With Coronavirus, ‘Nature is sending us a message’, says UN Environment Chief
Prof Andrew Cunningham from the Zoological Society of London said, “The emergence of COVID-19 was not only predictable, but it was also predicted (in the sense that) there would be another viral emergence from wildlife that would be a public health threat.”
UN’s Environment chief, Inger Andersen mentioned Coronavirus pandemic as a message to humanity from nature. According to the Danish environmentalist, the immediate response must be to prevent the virus from spreading but the long term response must include tackling the biodiversity loss and habitat.
Inger Andersen in her interview clearly stated “We are intimately connected with nature, whether we like it or not. If we don’t take care of nature, we can’t take care of ourselves. And as we hurtle towards a population of 10billion people on this planet, we need to go into this future armed with nature as our strongest ally.”
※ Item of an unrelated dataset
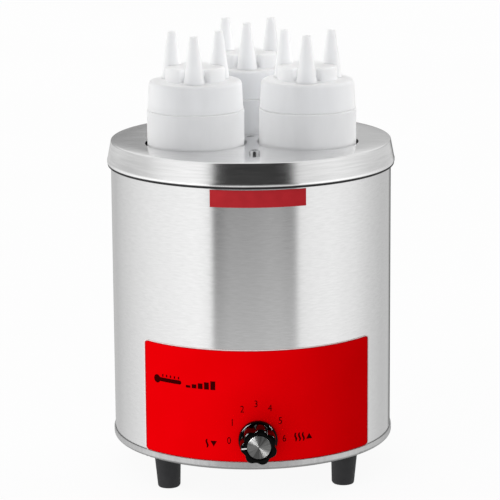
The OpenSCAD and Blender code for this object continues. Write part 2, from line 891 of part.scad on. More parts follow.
module bottle(turn) {
  neck_r = neck_d / 2;
  floor_z = bottle_low + base_recess_h + base_t;
  color(milky) on_circle(bottle_at, turn) rotate_extrude() difference() {
    union() {
      turned(bottle_r, bottle_low, shoulder_z, heel_r, shoulder_r);
      translate([0, shoulder_z - past]) square([neck_r, neck_top - shoulder_z + past]);
    }
    turned(bottle_r - bottle_wall, floor_z, shoulder_z - bottle_wall,
           heel_r - bottle_wall, max(0, shoulder_r - bottle_wall));
    translate([0, shoulder_z - 2 * bottle_wall])
      square([neck_r - bottle_wall, neck_top - shoulder_z + 3 * bottle_wall]);
    translate([0, bottle_low - past]) square([base_recess_r, base_recess_h + past]);
  }
}

module bottle_left() bottle(bottle_turns[0]);
module bottle_right() bottle(bottle_turns[1]);
module bottle_rear() bottle(bottle_turns[2]);

// Half outline of the cap's outside: bead, tapered skirt, rounded shoulder and hub
module cap_outline() {
  low_r = cap_low_d / 2;
  top_r = cap_top_d / 2;
  polygon([
    [0, cap_low],
    [low_r - cap_bead, cap_low],
    [top_r, cap_top - cap_edge_r],
    [0, cap_top - cap_edge_r]
  ]);
  translate([0, cap_top - cap_edge_r]) square([top_r - cap_edge_r, cap_edge_r]);
  translate([top_r - cap_edge_r, cap_top - cap_edge_r]) circle(cap_edge_r);
  turned(low_r, cap_low, cap_low + cap_bead_h, cap_bead_edge_r, cap_bead_edge_r);
  turned(hub_r, cap_top - past, cap_top + hub_h, 0, hub_edge_r);
}

// Half outline of the cap's inside: round the neck, and up into the hub
module cap_hollow_outline() {
  roof = cap_top - cap_wall;
  translate([0, cap_low - past]) square([cap_in_r, roof - cap_low + past]);
  translate([0, roof - past]) square([hub_r - hub_wall, hub_h + past]);
}

module cap(turn, own_turn) {
  tip_r = nozzle_tip_d / 2;
  foot_r = nozzle_foot_d / 2;
  roof = cap_top - cap_wall;
  color(milky) on_circle(bottle_at, turn) rotate([0, 0, own_turn - turn]) difference() {
    union() {
      rotate_extrude() cap_outline();
      for (i = [0 : nozzles - 1]) on_circle(nozzle_at, i * 360 / nozzles)
        translate([0, 0, cap_top]) cylinder(r1 = foot_r, r2 = tip_r, h = nozzle_h);
    }
    rotate_extrude() cap_hollow_outline();
    for (i = [0 : nozzles - 1]) on_circle(nozzle_at, i * 360 / nozzles)
      translate([0, 0, roof - past])
        cylinder(r1 = foot_r - nozzle_wall, r2 = nozzle_hole_d / 2, h = nozzle_h + cap_wall + 2 * past);
  }
}

module cap_left() cap(bottle_turns[0], cap_turns[0]);
module cap_right() cap(bottle_turns[1], cap_turns[1]);
module cap_rear() cap(bottle_turns[2], cap_turns[2]);

casing();
base_pan();
foot_front_left();
foot_front_right();
foot_rear_left();
foot_rear_right();
foot_screws();
water_well();
insulation();
heating_ring();
clamp_plate();
tie_stud();
tie_nuts();
overheat_cutout();
thermostat();
thermostat_nut();
sensor_bulb();
terminal_block();
wiring();
cord_bushing();
panel_sheet();
strip();
knob();
knob_disc();
knob_pointer();
thermostat_shaft();
lid();
lid_screws();
rack_posts();
rack_plate();
rack_nuts();
bottle_left();
bottle_right();
bottle_rear();
cap_left();
cap_right();
cap_rear();
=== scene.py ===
"""Looks of the round hot topping warmer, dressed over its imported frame. Metres, +Z up, front towards -Y."""

import math

import bmesh
import bpy
from mathutils import Matrix, Vector


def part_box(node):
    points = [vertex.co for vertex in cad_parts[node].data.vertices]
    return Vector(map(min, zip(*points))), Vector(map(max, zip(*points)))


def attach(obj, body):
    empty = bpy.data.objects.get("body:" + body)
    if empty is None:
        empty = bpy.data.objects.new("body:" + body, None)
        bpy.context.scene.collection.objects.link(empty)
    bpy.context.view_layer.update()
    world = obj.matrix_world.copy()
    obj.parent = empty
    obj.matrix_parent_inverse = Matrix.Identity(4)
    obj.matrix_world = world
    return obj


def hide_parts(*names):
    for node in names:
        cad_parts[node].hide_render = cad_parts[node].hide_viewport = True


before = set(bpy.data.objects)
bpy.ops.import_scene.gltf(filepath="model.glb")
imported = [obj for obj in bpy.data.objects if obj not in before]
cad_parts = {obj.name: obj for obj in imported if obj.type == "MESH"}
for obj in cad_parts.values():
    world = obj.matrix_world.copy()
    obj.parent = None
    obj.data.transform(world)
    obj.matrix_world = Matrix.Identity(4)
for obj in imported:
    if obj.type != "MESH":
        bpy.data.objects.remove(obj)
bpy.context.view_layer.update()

MM = 0.001


def corners(node):
    """Lowest and highest corner of a CAD node at rest, in millimetres."""
    low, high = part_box(node)
    return low / MM, high / MM


# Squeeze bottles and caps: turns from the front in degrees, the rest in millimetres
BOTTLE_TURNS = {"left": -60.0, "right": 60.0, "rear": 180.0}
CAP_TURNS = {"left": -3.0, "right": -5.0, "rear": -4.0}
bottle_low, bottle_high = corners("bottle_rear")
BOTTLE_AT = (bottle_low.y + bottle_high.y) / 2
BOTTLE_R = (bottle_high.x - bottle_low.x) / 2
BOTTLE_LOW, NECK_TOP = bottle_low.z, bottle_high.z
BOTTLE_WALL = 1.2
NECK_R = 30.3
CAP_H, HUB_H = 20.8, 10.2
CAP_GAP = 0.06
cap_low, cap_high = corners("cap_rear")
CAP_R = (cap_high.x - cap_low.x) / 2
CAP_LOW, NOZZLE_TIP = cap_low.z, cap_high.z
CAP_TOP = CAP_LOW + CAP_H
HUB_TOP = CAP_TOP + HUB_H
SHOULDER = CAP_LOW - CAP_GAP
NOZZLE_AT = 19.7
NOZZLES = 3

# Lid, in millimetres
lid_low, lid_high = corners("lid")
LID_R = (lid_high.x - lid_low.x) / 2
LID_TOP, HEM_LOW = lid_high.z, lid_low.z
LID_SHEET = 0.5
BOTTLE_HOLE_R = 37.2
VENT_R = 2.8
SCREW_HOLE_R, SCREW_HEAD_R = 2.15, 4.0
screws_low = corners("lid_screws")[0]
SCREW_AT = -screws_low.y - SCREW_HEAD_R
SCREW_TURNS = (0, 120, 240)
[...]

With humans and wildlife coming into close contact through continuous erosion of wild spaces, the exposure to such diseases has become much more convenient. As per the study, 75% of infectious diseases come from wildlife.
What can be the reasons for outbreaks such as COVID-19
As per the leading scientists, the outbreak of COVID-19 was a warning showing that there are many more deadly diseases existing in the wildlife. Andersen in her interview said, never before have so many opportunities existed for pathogens to pass from wild and domestic animals to people.”
Urging the authorities to put an end to live animal markets, which apart from being an illegal global animal trade also becomes a perfect mixing bowl for such diseases.
The threat of such diseases is always there
With the rising cases of Coronavirus all over the globe, Prof Andrew Cunningham from the Zoological Society of London said, “The emergence of COVID-19 was not only predictable, but it was also predicted (in the sense that) there would be another viral emergence from wildlife that would be a public health threat.”
The responsibility of such diseases is on human behavior where markets butcher live animals and where animals are crammed together into cages for long-distance transportation. It creates an ideal situation for such diseases to explore.
Measures to control and what countries can do regarding the spread of diseases
The step taken by China to ban live animal markets must be followed globally. This trade, which is a million-dollar industry in itself is also a part of this problem. The only articulated measures against such diseases are to gain a balance between wildlife and humanity.
Changes in the behavior, our consumption and in our lifestyle can be one of the first steps to be taken. Taking this pandemic as nature’s waking call, the major alterations in environmental policies that will control and assess the risks must be some of the things that can be done globally.